__DATASET EXTRACT__:
....
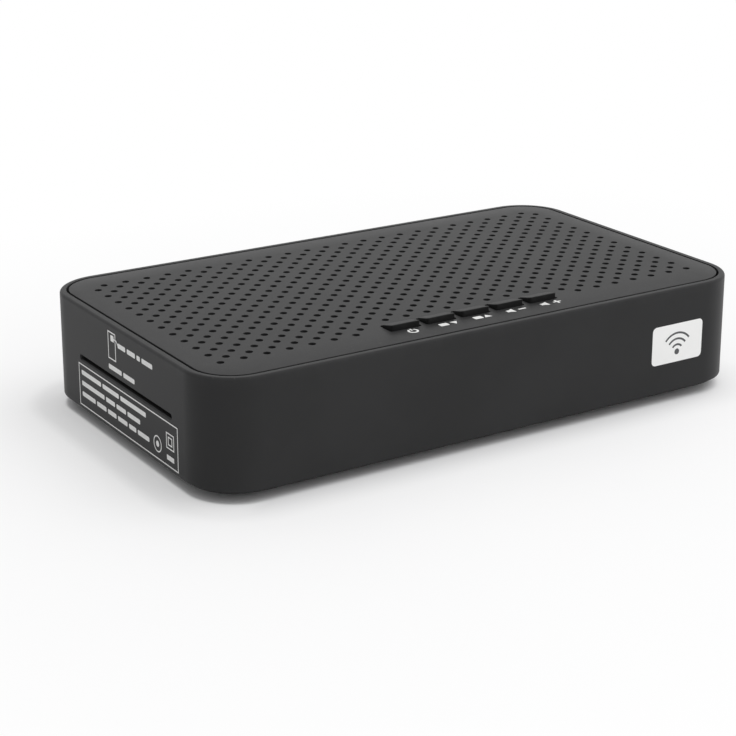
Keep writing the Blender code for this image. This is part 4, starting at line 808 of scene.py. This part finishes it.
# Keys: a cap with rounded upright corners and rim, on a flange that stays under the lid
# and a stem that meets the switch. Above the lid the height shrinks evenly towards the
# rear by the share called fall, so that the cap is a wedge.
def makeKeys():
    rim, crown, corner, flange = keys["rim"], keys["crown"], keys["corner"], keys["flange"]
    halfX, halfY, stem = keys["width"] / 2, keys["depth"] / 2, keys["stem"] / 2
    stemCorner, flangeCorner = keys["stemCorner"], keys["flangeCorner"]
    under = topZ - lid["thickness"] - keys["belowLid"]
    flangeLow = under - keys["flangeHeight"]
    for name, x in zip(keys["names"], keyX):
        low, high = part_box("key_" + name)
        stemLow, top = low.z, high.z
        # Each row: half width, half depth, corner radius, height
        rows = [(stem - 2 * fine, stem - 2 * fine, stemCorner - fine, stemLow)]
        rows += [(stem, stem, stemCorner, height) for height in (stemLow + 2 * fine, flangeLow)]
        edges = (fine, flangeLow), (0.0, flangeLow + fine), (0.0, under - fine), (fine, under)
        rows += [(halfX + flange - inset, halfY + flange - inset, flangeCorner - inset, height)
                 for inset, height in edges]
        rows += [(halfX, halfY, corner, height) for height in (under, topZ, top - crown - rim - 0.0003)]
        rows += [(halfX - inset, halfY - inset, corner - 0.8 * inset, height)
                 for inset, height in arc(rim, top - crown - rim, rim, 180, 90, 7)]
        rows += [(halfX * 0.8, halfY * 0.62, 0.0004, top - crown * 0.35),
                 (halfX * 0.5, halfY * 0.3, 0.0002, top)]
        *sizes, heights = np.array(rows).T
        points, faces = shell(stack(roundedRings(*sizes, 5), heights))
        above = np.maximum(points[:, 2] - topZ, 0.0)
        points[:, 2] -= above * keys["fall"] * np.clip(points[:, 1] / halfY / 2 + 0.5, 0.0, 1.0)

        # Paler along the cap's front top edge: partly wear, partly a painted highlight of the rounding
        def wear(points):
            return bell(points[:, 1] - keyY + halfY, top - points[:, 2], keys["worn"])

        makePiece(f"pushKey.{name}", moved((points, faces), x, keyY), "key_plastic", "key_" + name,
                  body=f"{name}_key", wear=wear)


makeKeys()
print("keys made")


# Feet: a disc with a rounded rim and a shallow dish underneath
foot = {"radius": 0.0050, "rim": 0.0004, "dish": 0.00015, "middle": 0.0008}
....
__STATED GOAL__:
Return every line of the material exactly.

__RESPONSE BELOW__:
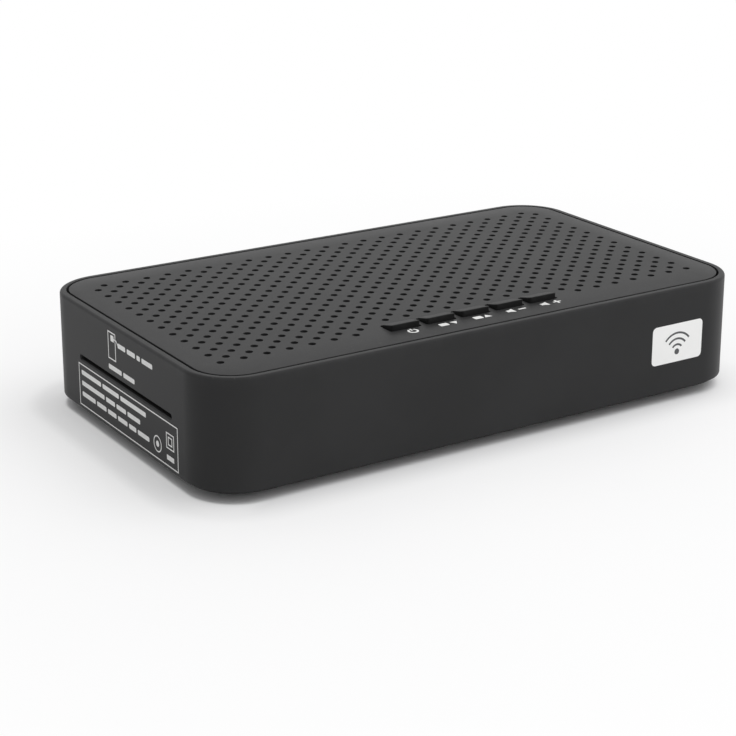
Keep writing the Blender code for this image. This is part 4, starting at line 808 of scene.py. This part finishes it.
# Keys: a cap with rounded upright corners and rim, on a flange that stays under the lid
# and a stem that meets the switch. Above the lid the height shrinks evenly towards the
# rear by the share called fall, so that the cap is a wedge.
def makeKeys():
    rim, crown, corner, flange = keys["rim"], keys["crown"], keys["corner"], keys["flange"]
    halfX, halfY, stem = keys["width"] / 2, keys["depth"] / 2, keys["stem"] / 2
    stemCorner, flangeCorner = keys["stemCorner"], keys["flangeCorner"]
    under = topZ - lid["thickness"] - keys["belowLid"]
    flangeLow = under - keys["flangeHeight"]
    for name, x in zip(keys["names"], keyX):
        low, high = part_box("key_" + name)
        stemLow, top = low.z, high.z
        # Each row: half width, half depth, corner radius, height
        rows = [(stem - 2 * fine, stem - 2 * fine, stemCorner - fine, stemLow)]
        rows += [(stem, stem, stemCorner, height) for height in (stemLow + 2 * fine, flangeLow)]
        edges = (fine, flangeLow), (0.0, flangeLow + fine), (0.0, under - fine), (fine, under)
        rows += [(halfX + flange - inset, halfY + flange - inset, flangeCorner - inset, height)
                 for inset, height in edges]
        rows += [(halfX, halfY, corner, height) for height in (under, topZ, top - crown - rim - 0.0003)]
        rows += [(halfX - inset, halfY - inset, corner - 0.8 * inset, height)
                 for inset, height in arc(rim, top - crown - rim, rim, 180, 90, 7)]
        rows += [(halfX * 0.8, halfY * 0.62, 0.0004, top - crown * 0.35),
                 (halfX * 0.5, halfY * 0.3, 0.0002, top)]
        *sizes, heights = np.array(rows).T
        points, faces = shell(stack(roundedRings(*sizes, 5), heights))
        above = np.maximum(points[:, 2] - topZ, 0.0)
        points[:, 2] -= above * keys["fall"] * np.clip(points[:, 1] / halfY / 2 + 0.5, 0.0, 1.0)

        # Paler along the cap's front top edge: partly wear, partly a painted highlight of the rounding
        def wear(points):
            return bell(points[:, 1] - keyY + halfY, top - points[:, 2], keys["worn"])

        makePiece(f"pushKey.{name}", moved((points, faces), x, keyY), "key_plastic", "key_" + name,
                  body=f"{name}_key", wear=wear)


makeKeys()
print("keys made")


# Feet: a disc with a rounded rim and a shallow dish underneath
foot = {"radius": 0.0050, "rim": 0.0004, "dish": 0.00015, "middle": 0.0008}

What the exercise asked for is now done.